>> begin
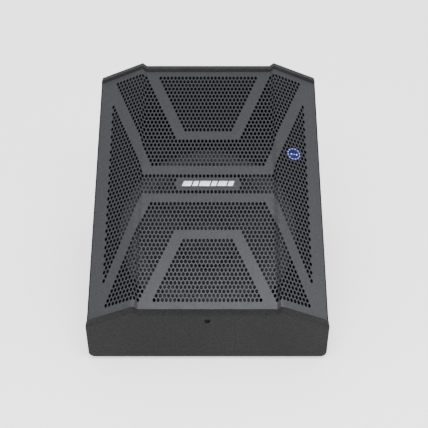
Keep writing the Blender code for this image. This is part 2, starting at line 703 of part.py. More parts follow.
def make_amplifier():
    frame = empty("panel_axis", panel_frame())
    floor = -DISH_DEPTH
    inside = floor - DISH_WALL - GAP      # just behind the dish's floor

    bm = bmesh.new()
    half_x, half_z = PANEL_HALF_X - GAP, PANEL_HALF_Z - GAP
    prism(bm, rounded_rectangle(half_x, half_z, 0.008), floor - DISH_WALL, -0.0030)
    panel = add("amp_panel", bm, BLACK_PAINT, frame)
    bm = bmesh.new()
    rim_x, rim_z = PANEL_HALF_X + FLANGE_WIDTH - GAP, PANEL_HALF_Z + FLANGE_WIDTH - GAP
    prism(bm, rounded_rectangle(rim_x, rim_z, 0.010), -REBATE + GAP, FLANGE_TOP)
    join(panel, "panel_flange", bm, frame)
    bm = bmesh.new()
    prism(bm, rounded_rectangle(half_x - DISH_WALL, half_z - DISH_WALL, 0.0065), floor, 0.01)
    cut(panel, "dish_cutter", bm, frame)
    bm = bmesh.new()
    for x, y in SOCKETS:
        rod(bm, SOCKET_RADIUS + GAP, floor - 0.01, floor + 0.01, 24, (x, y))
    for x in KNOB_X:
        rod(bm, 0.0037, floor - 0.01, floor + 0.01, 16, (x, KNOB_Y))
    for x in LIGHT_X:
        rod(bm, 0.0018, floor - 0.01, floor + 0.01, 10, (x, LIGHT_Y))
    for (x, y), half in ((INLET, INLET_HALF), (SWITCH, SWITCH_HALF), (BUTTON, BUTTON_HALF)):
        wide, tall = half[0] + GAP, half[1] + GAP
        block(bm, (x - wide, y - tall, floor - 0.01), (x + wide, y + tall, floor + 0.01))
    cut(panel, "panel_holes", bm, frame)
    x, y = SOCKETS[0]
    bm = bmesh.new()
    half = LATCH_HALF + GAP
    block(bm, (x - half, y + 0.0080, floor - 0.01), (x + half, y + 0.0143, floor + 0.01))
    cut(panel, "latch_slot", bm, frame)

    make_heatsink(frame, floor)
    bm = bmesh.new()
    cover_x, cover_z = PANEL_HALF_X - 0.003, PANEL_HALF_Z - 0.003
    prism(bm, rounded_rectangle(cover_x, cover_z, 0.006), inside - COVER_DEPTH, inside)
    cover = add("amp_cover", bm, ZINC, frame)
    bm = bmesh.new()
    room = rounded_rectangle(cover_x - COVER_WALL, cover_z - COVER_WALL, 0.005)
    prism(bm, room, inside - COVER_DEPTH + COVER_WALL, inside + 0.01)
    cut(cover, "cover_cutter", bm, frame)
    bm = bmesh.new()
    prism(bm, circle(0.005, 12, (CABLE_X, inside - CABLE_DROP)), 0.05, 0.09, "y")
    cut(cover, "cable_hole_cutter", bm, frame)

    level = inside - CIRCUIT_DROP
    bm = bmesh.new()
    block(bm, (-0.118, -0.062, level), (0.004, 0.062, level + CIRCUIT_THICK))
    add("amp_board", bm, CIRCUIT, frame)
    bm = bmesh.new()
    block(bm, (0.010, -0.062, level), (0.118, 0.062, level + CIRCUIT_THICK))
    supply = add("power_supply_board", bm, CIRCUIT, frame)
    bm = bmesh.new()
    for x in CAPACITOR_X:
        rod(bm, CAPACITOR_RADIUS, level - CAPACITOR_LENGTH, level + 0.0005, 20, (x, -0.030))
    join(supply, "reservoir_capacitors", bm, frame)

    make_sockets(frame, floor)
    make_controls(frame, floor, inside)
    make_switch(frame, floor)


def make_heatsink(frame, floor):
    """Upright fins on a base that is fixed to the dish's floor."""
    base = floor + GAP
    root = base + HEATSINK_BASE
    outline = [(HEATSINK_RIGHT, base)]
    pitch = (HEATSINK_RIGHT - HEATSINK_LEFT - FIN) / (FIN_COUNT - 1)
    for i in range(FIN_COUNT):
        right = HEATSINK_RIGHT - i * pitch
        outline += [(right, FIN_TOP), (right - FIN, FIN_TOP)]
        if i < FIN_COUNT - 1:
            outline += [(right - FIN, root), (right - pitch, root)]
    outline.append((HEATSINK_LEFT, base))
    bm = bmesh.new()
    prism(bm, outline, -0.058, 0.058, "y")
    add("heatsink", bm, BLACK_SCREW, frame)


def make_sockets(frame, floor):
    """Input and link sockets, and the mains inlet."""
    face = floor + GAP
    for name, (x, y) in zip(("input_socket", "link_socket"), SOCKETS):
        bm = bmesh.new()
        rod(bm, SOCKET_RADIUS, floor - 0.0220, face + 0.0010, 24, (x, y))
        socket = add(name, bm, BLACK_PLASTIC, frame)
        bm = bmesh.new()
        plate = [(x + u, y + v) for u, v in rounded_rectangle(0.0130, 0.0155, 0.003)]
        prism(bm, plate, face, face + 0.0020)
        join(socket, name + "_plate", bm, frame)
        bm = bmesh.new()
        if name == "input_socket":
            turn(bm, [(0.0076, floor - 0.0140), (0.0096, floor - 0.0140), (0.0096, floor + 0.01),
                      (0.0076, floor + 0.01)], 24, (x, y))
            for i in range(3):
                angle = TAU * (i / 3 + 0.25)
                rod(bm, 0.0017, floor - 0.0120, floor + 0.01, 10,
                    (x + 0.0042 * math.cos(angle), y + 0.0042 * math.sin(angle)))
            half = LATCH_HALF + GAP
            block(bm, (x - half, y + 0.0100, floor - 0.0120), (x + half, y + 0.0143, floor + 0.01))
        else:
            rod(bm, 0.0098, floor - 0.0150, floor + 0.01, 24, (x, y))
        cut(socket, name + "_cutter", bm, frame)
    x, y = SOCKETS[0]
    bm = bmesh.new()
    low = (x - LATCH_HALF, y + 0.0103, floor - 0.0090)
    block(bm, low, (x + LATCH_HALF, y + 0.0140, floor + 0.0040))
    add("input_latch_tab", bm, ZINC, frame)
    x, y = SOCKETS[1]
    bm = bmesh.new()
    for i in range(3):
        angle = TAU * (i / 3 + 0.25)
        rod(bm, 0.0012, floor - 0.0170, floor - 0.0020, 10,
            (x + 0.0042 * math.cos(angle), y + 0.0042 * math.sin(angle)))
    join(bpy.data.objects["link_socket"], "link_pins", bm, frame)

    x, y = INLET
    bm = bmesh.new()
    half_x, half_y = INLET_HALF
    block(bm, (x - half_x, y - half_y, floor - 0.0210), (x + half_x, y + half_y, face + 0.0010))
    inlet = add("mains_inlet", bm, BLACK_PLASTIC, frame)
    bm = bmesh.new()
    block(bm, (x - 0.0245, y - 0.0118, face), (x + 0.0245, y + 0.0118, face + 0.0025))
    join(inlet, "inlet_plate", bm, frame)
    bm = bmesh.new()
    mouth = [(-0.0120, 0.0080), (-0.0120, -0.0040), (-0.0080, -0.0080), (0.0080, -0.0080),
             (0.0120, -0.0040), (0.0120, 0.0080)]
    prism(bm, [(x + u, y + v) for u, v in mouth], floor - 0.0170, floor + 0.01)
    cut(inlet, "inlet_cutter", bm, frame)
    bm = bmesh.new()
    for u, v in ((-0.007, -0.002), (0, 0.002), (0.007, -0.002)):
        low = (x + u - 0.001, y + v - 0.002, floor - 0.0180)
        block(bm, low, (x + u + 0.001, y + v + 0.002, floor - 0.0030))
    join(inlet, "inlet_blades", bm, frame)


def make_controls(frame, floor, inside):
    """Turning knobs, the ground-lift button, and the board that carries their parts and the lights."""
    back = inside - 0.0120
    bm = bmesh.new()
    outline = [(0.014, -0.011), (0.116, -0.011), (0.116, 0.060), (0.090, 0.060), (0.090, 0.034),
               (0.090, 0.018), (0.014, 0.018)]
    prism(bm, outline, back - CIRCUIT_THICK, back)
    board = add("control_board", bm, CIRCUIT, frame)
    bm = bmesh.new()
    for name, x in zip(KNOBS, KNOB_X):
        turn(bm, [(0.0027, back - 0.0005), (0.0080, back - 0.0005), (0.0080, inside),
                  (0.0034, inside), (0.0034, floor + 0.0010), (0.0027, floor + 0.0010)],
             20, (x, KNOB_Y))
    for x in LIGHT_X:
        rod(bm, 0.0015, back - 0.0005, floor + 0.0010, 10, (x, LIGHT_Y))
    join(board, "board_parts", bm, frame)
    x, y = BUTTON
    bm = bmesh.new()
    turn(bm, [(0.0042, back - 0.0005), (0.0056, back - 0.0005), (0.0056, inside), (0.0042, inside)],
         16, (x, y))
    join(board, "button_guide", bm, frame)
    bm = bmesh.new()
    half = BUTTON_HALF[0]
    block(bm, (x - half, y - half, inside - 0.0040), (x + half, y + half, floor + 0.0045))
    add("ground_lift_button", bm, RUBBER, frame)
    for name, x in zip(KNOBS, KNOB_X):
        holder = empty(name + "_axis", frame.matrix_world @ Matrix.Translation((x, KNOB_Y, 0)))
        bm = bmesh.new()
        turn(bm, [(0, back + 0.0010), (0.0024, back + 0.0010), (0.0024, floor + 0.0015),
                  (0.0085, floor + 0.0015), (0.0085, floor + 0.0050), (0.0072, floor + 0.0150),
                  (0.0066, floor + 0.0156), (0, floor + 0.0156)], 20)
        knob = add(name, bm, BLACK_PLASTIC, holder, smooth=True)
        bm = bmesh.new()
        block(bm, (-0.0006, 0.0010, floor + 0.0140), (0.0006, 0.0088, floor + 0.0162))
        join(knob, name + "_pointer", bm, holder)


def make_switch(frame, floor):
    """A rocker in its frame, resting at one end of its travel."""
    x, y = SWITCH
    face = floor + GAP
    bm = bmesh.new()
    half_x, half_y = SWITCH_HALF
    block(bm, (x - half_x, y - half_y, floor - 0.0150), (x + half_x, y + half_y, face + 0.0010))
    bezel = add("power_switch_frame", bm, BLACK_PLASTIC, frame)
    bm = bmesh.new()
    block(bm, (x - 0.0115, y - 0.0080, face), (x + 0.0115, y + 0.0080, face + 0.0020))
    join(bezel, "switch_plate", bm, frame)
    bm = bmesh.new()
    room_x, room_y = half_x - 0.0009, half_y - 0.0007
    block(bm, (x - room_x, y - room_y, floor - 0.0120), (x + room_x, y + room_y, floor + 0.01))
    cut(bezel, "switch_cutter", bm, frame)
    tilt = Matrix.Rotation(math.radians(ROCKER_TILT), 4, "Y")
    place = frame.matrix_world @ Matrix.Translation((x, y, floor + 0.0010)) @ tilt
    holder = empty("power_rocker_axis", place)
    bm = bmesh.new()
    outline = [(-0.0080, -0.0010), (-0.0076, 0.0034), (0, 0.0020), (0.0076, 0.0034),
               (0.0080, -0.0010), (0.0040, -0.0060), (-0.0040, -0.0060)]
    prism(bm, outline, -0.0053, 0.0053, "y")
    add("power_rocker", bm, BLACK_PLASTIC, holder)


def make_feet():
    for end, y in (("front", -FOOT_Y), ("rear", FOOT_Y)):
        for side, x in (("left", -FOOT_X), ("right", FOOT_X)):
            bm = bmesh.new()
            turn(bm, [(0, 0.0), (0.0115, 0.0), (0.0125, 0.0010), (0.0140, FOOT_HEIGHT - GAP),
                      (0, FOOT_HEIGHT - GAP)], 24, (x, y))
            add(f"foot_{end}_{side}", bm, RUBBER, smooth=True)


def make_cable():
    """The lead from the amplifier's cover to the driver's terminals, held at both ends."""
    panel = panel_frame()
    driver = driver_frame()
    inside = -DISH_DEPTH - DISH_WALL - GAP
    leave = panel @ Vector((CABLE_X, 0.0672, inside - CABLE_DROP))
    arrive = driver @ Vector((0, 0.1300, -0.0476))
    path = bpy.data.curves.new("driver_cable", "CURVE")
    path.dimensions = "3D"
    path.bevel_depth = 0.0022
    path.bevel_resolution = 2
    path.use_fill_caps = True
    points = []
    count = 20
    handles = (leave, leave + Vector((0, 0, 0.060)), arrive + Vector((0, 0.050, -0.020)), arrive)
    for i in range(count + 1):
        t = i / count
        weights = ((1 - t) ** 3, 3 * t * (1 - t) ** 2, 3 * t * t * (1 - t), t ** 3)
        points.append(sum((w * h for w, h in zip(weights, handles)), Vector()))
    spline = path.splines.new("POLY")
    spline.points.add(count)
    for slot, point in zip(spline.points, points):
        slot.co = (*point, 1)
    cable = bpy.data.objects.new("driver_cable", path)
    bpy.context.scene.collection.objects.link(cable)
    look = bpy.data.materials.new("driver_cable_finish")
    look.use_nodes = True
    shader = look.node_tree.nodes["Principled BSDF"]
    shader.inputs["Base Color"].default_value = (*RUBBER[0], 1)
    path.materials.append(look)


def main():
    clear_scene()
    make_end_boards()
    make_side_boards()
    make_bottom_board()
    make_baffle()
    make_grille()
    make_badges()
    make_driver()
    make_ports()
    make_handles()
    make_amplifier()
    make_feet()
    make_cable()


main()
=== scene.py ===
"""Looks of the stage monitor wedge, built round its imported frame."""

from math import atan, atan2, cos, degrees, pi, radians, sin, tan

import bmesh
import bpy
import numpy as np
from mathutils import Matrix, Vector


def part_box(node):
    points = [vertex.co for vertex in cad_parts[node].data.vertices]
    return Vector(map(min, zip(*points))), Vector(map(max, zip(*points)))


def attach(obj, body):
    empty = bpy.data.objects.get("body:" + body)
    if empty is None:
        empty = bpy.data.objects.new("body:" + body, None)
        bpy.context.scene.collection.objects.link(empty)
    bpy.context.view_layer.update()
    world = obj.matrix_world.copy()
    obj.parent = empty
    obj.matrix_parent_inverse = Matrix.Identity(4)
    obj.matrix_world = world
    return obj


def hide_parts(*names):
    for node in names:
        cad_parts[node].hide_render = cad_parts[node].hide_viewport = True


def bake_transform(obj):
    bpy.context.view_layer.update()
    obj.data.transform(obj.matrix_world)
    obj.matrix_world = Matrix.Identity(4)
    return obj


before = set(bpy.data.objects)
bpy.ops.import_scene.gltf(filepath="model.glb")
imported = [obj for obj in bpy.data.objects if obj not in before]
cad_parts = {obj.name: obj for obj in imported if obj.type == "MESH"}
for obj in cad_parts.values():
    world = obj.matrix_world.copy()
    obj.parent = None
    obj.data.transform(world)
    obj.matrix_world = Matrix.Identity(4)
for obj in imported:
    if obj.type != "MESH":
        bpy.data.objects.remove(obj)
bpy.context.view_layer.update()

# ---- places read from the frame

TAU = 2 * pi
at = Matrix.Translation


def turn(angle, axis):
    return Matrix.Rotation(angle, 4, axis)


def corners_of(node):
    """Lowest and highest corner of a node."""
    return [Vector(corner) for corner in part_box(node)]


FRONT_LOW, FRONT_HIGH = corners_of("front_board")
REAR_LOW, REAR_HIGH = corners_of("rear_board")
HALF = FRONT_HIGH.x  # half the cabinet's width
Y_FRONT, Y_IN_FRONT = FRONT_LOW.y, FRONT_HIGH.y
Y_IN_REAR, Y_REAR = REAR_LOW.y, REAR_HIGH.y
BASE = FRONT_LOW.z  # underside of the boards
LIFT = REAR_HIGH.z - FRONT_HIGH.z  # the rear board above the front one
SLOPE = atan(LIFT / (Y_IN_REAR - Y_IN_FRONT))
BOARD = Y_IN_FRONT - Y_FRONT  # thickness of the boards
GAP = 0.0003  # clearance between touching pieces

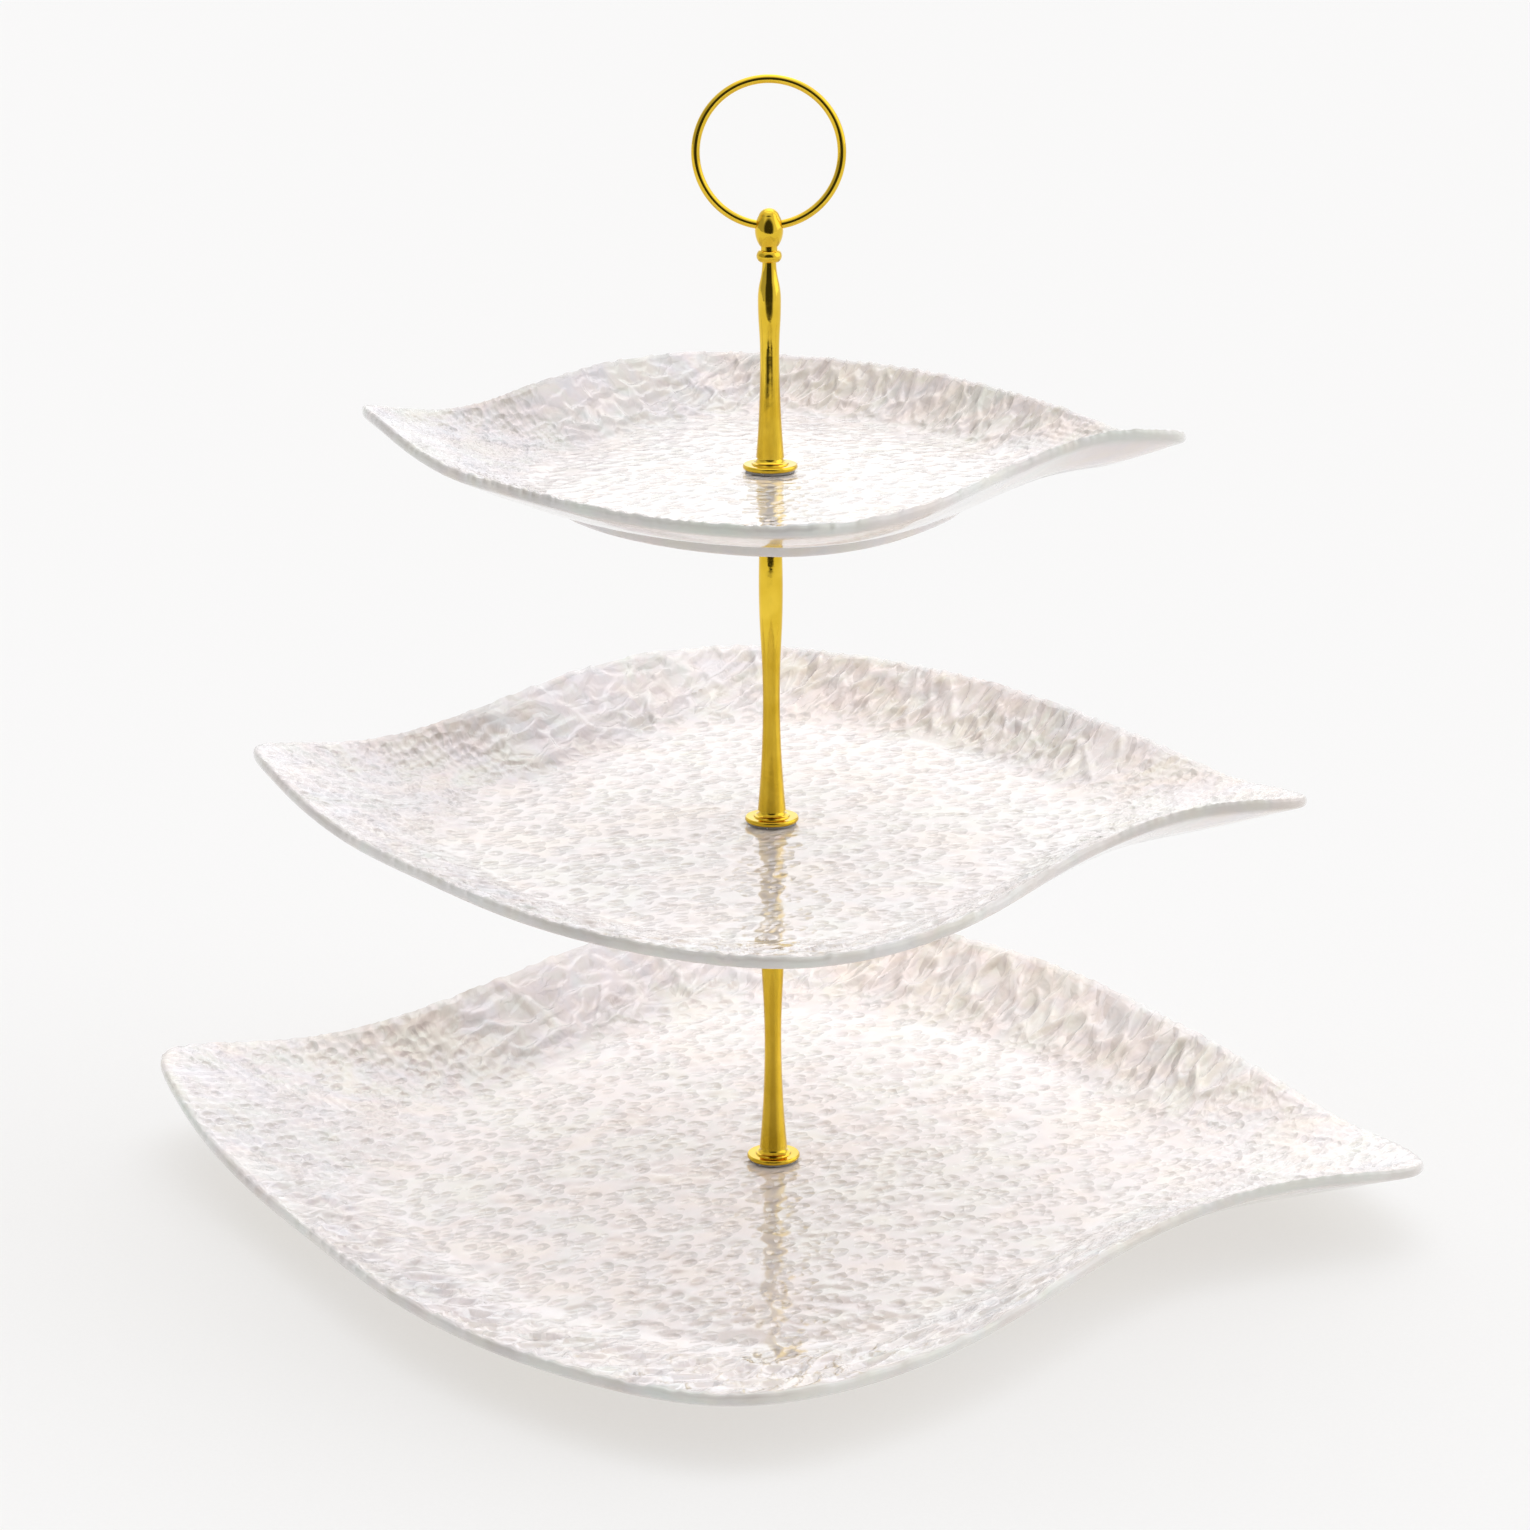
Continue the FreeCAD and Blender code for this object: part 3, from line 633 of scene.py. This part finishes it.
>> end
** What you are asked to do **
Nothing outside the span should appear: copy exactly from the line with "path.use_fill_caps = True" through the line with "imported = [obj".

** Response to the task **
    path.use_fill_caps = True
    points = []
    count = 20
    handles = (leave, leave + Vector((0, 0, 0.060)), arrive + Vector((0, 0.050, -0.020)), arrive)
    for i in range(count + 1):
        t = i / count
        weights = ((1 - t) ** 3, 3 * t * (1 - t) ** 2, 3 * t * t * (1 - t), t ** 3)
        points.append(sum((w * h for w, h in zip(weights, handles)), Vector()))
    spline = path.splines.new("POLY")
    spline.points.add(count)
    for slot, point in zip(spline.points, points):
        slot.co = (*point, 1)
    cable = bpy.data.objects.new("driver_cable", path)
    bpy.context.scene.collection.objects.link(cable)
    look = bpy.data.materials.new("driver_cable_finish")
    look.use_nodes = True
    shader = look.node_tree.nodes["Principled BSDF"]
    shader.inputs["Base Color"].default_value = (*RUBBER[0], 1)
    path.materials.append(look)


def main():
    clear_scene()
    make_end_boards()
    make_side_boards()
    make_bottom_board()
    make_baffle()
    make_grille()
    make_badges()
    make_driver()
    make_ports()
    make_handles()
    make_amplifier()
    make_feet()
    make_cable()


main()
=== scene.py ===
"""Looks of the stage monitor wedge, built round its imported frame."""

from math import atan, atan2, cos, degrees, pi, radians, sin, tan

import bmesh
import bpy
import numpy as np
from mathutils import Matrix, Vector


def part_box(node):
    points = [vertex.co for vertex in cad_parts[node].data.vertices]
    return Vector(map(min, zip(*points))), Vector(map(max, zip(*points)))


def attach(obj, body):
    empty = bpy.data.objects.get("body:" + body)
    if empty is None:
        empty = bpy.data.objects.new("body:" + body, None)
        bpy.context.scene.collection.objects.link(empty)
    bpy.context.view_layer.update()
    world = obj.matrix_world.copy()
    obj.parent = empty
    obj.matrix_parent_inverse = Matrix.Identity(4)
    obj.matrix_world = world
    return obj


def hide_parts(*names):
    for node in names:
        cad_parts[node].hide_render = cad_parts[node].hide_viewport = True


def bake_transform(obj):
    bpy.context.view_layer.update()
    obj.data.transform(obj.matrix_world)
    obj.matrix_world = Matrix.Identity(4)
    return obj


before = set(bpy.data.objects)
bpy.ops.import_scene.gltf(filepath="model.glb")
imported = [obj for obj in bpy.data.objects if obj not in before]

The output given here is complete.